What Happens When Someone Forfeits Bail?
The court will most likely issue a bond forfeiture warrant, which means that the person may get into additional trouble for skipping bail. The court will also ask the bail bond company to pay for the surety bond forfeiture by paying the outstanding bail amount that was used as surety to pay. All of that money will become the property of the court that issued the forfeiture. Furthermore, the court may enter a guilty plea against the defendant for the non-violent crime, misdemeanor or felony of which the authorities have accused him or her. That person may lose the right to defend himself or herself in court at a later date. As a result of that loss, the person may end up with a large jail sentence and have to spend more time in there than usual.
Another thing that can happen as a result of a bail forfeiture is that the bail bond company can seize the defendant’s collateral and then sell it so that they can retrieve money they lost because of the failed appearance. The defendant signed such an agreement when he or she first requested bail, and the bondsman explained the risks at that time.

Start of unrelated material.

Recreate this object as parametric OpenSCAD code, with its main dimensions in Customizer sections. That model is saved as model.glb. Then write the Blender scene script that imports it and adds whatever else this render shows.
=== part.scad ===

Bail forfeiture automatically gives the bail bond company the right to use those items to recover its money.
To avoid surety bond forfeiture, a person should always show up for court no matter what the circumstances are. A smooth bail transaction will end with the defendant showing up in court and then the court making its ruling. The court returns the bail money within 30 days of a court session’s ending in most cases. The bail bond company then releases the collateral and other security amount offerings back to the person who put them up.